Nevertheless, some analysts argue that even Arab states publicly
opposed to an attack on Iraq would quietly acquiesce if they if
they could be sure it would lead to Saddam's overthrow.

ARAB PLEAS FALL ON DEAF EARS

In recent weeks, Egypt, Jordan and Saudi Arabia have all sought
to push Washington to play a more active and even-handed role in
defusing the Israeli-Palestinian conflict, which they view as the
region's main source of instability and terrorism.

They have made little visible headway.

This week, Bush welcomed Israeli Prime Minister Ariel Sharon to
the White House for the third time in a year. He has yet to meet
Arafat, whom he blames for failing to halt a Palestinian revolt
against Israeli occupation of the West Bank and Gaza.

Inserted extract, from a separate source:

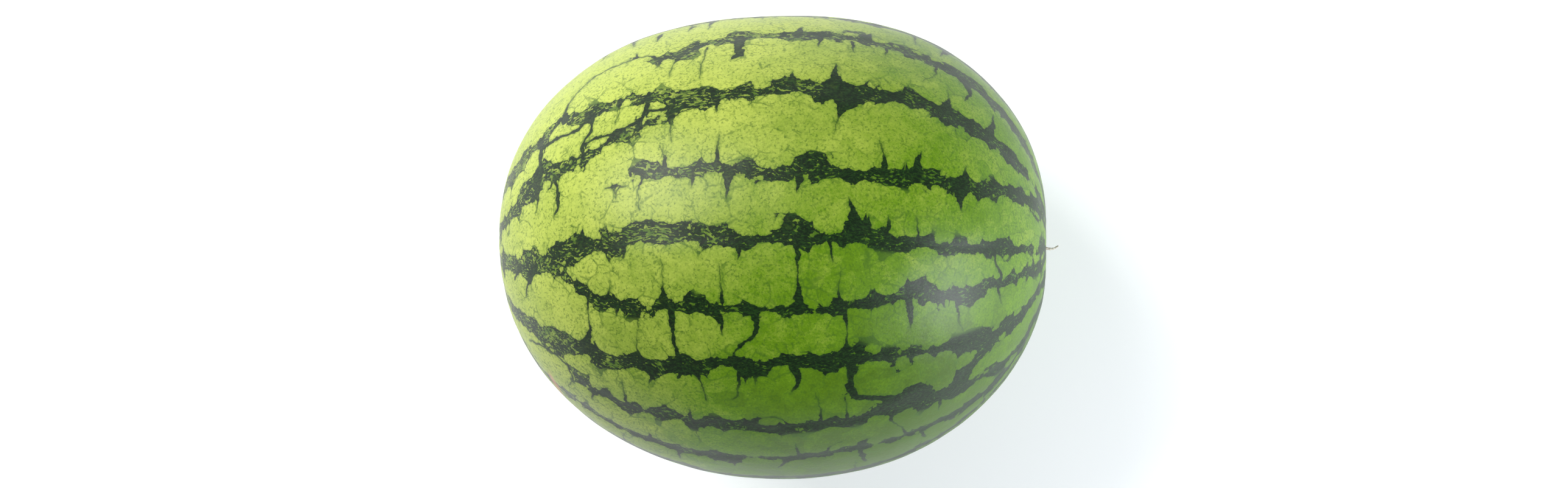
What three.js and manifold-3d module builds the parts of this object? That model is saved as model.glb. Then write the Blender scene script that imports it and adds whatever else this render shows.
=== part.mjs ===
// A whole oval watermelon lying on its side, with the dried end of its vine stalk.
// Millimetres, +Z up. +X runs along the fruit, from its blossom end to its stalk end.
// The origin is under the middle of the part, in the plane of the flat spot it rests on.

import * as THREE from 'three';
import { mergeVertices } from 'three/addons/utils/BufferGeometryUtils.js';
import Module from 'manifold-3d';

// ---------------------------------------------------------------- driving dimensions

const LENGTH = 270;               // fruit, blossom end to stalk end
const DIAMETER = 228;             // fruit, across the middle
const ROUNDNESS = 2.2;            // power of the outline: 2 is an ellipse, more is fuller
const LOPSIDED = 0.12;            // how much fuller than that the +Y side is, and slimmer the -Y side
const STALK_END_FULLNESS = 0.025; // the half towards the stalk is this much wider
const REST_DEPTH = 4.6;           // how far the underside is pressed flat by its own weight

const STALK_DIMPLE_DEPTH = 2.0;   // hollow around the stalk
const STALK_DIMPLE_RADIUS = 13;
const BLOSSOM_DIMPLE_DEPTH = 1.0; // hollow around the blossom scar
const BLOSSOM_DIMPLE_RADIUS = 9;

const STALK_THICKNESS = 1.3;
const STALK_REACH = 6.5;          // how far the stalk stands out from the bottom of its hollow
const STALK_DROOP = 0.9;          // how far its tip hangs below its foot
const STALK_CURL = 0.9;           // how far it bends to -Y and then back past +Y
const GAP = 0.3;                  // clearance between the stalk and the fruit

const SLICES = 72;                // facets around the fruit
const RINGS = 40;                 // facets from end to end
const STALK_SIDES = 10;
const STALK_STEPS = 14;

const HALF_LENGTH = LENGTH / 2;
const RADIUS = DIAMETER / 2;

// ---------------------------------------------------------------- materials

const rind = new THREE.MeshStandardMaterial({
  name: 'rind',
  color: 0x6f9a35,
  roughness: 0.42,
  metalness: 0,
});

const driedStalk = new THREE.MeshStandardMaterial({
  name: 'dried_stalk',
  color: 0xc2b9a4,
  roughness: 0.85,
  metalness: 0,
});

// ---------------------------------------------------------------- solids

const wasm = await Module();
wasm.setup();

/** Strips a geometry to shared positions, so that it is one closed skin. */
function closedSkin(geometry) {
  const bare = geometry.clone();
  bare.deleteAttribute('normal');
  bare.deleteAttribute('uv');
  return mergeVertices(bare, 1e-4);
}

/** A manifold solid of a closed three.js geometry. */
function toSolid(geometry) {
  const skin = closedSkin(geometry);
  return new wasm.Manifold(new wasm.Mesh({
    numProp: 3,
    vertProperties: new Float32Array(skin.attributes.position.array),
    triVerts: new Uint32Array(skin.index.array),
  }));
}

/** A three.js geometry of a manifold solid. */
function toGeometry(solid) {
  const mesh = solid.getMesh();
  const geometry = new THREE.BufferGeometry();
  geometry.setAttribute('position', new THREE.BufferAttribute(mesh.vertProperties, 3));
  geometry.setIndex(new THREE.BufferAttribute(mesh.triVerts, 1));
  geometry.computeVertexNormals();
  return geometry;
}

// ---------------------------------------------------------------- fruit

/** How far a round hollow lowers the skin at a given distance from its middle. */
function dimple(distance, depth, radius) {
  return depth * Math.exp(-((distance / radius) ** 2));
}

/** A point of the rind. across is the angle from the stalk end, around is the angle from +Y to +Z. */
function rindPoint(across, around) {
  const power = 2 / (ROUNDNESS + LOPSIDED * Math.cos(around));
  const along = Math.sign(Math.cos(across)) * Math.abs(Math.cos(across)) ** power;
  const width = Math.abs(Math.sin(across)) ** power * (1 + STALK_END_FULLNESS * along);
  const radius = RADIUS * width;
  const hollow = along > 0
    ? dimple(radius, STALK_DIMPLE_DEPTH, STALK_DIMPLE_RADIUS)
    : -dimple(radius, BLOSSOM_DIMPLE_DEPTH, BLOSSOM_DIMPLE_RADIUS);
  return new THREE.Vector3(
    HALF_LENGTH * along - hollow,
    radius * Math.cos(around),
    radius * Math.sin(around),
  );
}

/** The whole fruit, its centre at the origin and its underside not yet flattened. */
function roundFruit() {
  const geometry = new THREE.SphereGeometry(1, SLICES, RINGS);
  const position = geometry.attributes.position;
  const point = new THREE.Vector3();
  for (let i = 0; i < position.count; i += 1) {
    point.fromBufferAttribute(position, i);
    const across = Math.acos(THREE.MathUtils.clamp(point.y, -1, 1));
    const around = Math.atan2(point.x, point.z);
    const moved = rindPoint(across, around);
    position.setXYZ(i, moved.x, moved.y, moved.z);
  }
  return geometry;
}

/** A block that takes the underside off at the level the fruit rests on. */
function groundBlock() {
  const height = RADIUS;
  const block = new THREE.BoxGeometry(LENGTH * 2, DIAMETER * 2, height);
  block.translate(0, 0, REST_DEPTH - RADIUS - height / 2);
  return block;
}

function fruit() {
  const solid = toSolid(roundFruit()).subtract(toSolid(groundBlock()));
  const mesh = new THREE.Mesh(toGeometry(solid), rind);
  mesh.name = 'fruit';
  return mesh;
}

// ---------------------------------------------------------------- stalk

/** The dried stalk: it leaves the hollow, droops a little and curls to one side at its tip. */
function stalk() {
  const foot = HALF_LENGTH - STALK_DIMPLE_DEPTH + GAP;
  const course = new THREE.CatmullRomCurve3([
    new THREE.Vector3(foot, 0, 0),
    new THREE.Vector3(foot + STALK_REACH * 0.3, -0.7 * STALK_CURL, -0.2 * STALK_DROOP),
    new THREE.Vector3(foot + STALK_REACH * 0.65, -0.7 * STALK_CURL, -0.6 * STALK_DROOP),
    new THREE.Vector3(foot + STALK_REACH, STALK_CURL, -STALK_DROOP),
  ]);
  const section = new THREE.Shape();
  section.absarc(0, 0, STALK_THICKNESS / 2, 0, Math.PI * 2);
  const geometry = new THREE.ExtrudeGeometry(section, {
    steps: STALK_STEPS,
    curveSegments: STALK_SIDES,
    extrudePath: course,
  });
  const mesh = new THREE.Mesh(closedSkin(geometry), driedStalk);
  mesh.name = 'stalk';
  return mesh;
}

// ---------------------------------------------------------------- watermelon

const watermelon = new THREE.Group();
watermelon.name = 'watermelon';
watermelon.add(fruit(), stalk());

// stand it on its flat spot, with the origin under the middle of the whole part
const extent = new THREE.Box3().setFromObject(watermelon, true);
const middle = extent.getCenter(new THREE.Vector3());
watermelon.position.set(-middle.x, -middle.y, -extent.min.z);
watermelon.updateMatrixWorld(true);

export default watermelon;
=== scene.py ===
import math

import bpy
import numpy as np
from bpy.props import FloatProperty, FloatVectorProperty, IntProperty, PointerProperty
from bpy.types import Operator, Panel, PropertyGroup
from mathutils import Matrix, Vector, noise


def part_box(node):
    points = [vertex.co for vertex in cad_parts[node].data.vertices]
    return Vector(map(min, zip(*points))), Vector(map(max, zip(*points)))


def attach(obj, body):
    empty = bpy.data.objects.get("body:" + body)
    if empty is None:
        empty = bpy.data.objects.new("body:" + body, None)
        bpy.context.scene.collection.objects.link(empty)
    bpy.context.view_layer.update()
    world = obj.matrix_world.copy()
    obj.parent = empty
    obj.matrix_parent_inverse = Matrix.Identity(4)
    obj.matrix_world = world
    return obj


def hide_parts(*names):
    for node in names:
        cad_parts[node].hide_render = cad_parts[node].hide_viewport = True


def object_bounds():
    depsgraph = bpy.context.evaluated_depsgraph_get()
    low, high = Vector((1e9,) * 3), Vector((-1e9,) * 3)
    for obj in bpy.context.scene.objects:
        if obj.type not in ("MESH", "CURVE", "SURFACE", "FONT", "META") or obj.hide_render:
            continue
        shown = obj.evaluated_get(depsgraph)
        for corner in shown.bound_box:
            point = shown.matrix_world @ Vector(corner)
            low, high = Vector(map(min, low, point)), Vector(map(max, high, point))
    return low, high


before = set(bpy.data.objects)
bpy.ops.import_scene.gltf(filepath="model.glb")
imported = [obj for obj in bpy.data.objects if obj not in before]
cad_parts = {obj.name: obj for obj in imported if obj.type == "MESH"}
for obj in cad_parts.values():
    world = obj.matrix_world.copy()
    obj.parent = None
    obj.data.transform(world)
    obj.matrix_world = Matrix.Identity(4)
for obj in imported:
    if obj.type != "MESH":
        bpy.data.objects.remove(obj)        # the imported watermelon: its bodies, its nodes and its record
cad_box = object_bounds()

bl_info = {
    "name": "Striped Watermelon",
    "version": (1, 0, 0),
    "blender": (4, 5, 0),
    "location": "View3D > Sidebar > Watermelon",
    "description": "Grows a whole striped watermelon with a netted rind and a dried stalk",
    "category": "Add Mesh",
}

MM = 0.001

# The skin of the fruit, in metres.
BROAD_SWELL = 45 * MM      # size of the wide swells
FINE_SWELL = 14 * MM       # size of the small ones on them
STRIPE_DEPTH = 0.00012     # how far the stripes sink, and the light bands stand up
RING_HEIGHT = 0.0005       # raised ring round the blossom scar and round the stalk
COLLAR_RADIUS = 0.0042     # of the ring round the stalk
COLLAR_WIDTH = 0.0016
COLLAR_REACH = 0.02        # the ring is cut off at this radius
DRY_FOOT = 0.0028          # the dry skin round the stalk reaches a little past this radius
GROUND_SHIFT = 0.012       # moves the ground spot towards the blossom end and the near side
FLAT_SOFTNESS = 0.0006     # of the turn from the side into the flat underside
STALK_ROOT = 0.0006        # how much further in than the solid stalk the fine one starts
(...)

Nuclear-capable Israel is gratified that Washington appears to
have adopted its views on Iraq and Iran as implacable sponsors of
terrorism on a quest for weapons of mass destruction with which
to threaten the Jewish state and the West.

Zalman Shoval, a Sharon adviser and former ambassador to the
United States, said he saw Cheney's visit partly as a mark of the
"close position both countries take with regard to the war on
terrorism and the growing danger from the rogue states."

He said that although the United States had a legitimate interest
in staying friends with its traditional Arab allies, Israel,
along with a few other states in the region, was its most
reliable and stable ally in the war on terror.

"Certainly Israel will be a in a very central position in regard
to these (U.S.) plans," he said. "Israel...is under direct threat
from the armaments program going on in Iran as well as the threat
emanating from Iraq and, I would add, Syria."

Shoval said he would be surprised if Cheney expanded his trip to
Palestinian-ruled areas. "America is engaged in a war against
terror. Arafat is on the side of terror," he declared.

Cheney can expect a hero's welcome in Kuwait in token of his role
as defense secretary during the 1991 Gulf War. Kuwait has a
formal defense pact with the United States, unlike Saudi Arabia.

U.S.-Saudi relations have come under unusual strain since the
September 11 attacks, in which 15 of the 19 suicide- hijackers
were Saudi nationals. Riyadh says it opposes any attack on Iraq.

TURKISH DILEMMA

Turkey, which lets U.S. and British warplanes patrol a no-fly
zone in Kurdish-held northern Iraq, has often said it is against
any assault on its southeastern neighbor. Prime Minister Bulent
Ecevit, who reiterated that stance to Bush during a visit to
Washington in January, has written twice to Saddam in the past
month, urging him to let U.N. inspectors return to avert the
"severe consequences" of a U.S. attack.

Turkey fears that blitzing Baghdad could revive unrest among its
own Kurds, damage the economy and possibly dismember Iraq.

But Sami Kohen, a columnist at Milliyet newspaper, said
cash-strapped Ankara had to consider its reliance on Washington.

"Turkey depends so much on U.S. support, as we have seen with the
IMF and other issues, that I don't see how Turkey really would be
in a position to say 'no' to Bush (on Iraq) in case some kind of
a request comes from him," Kohen said.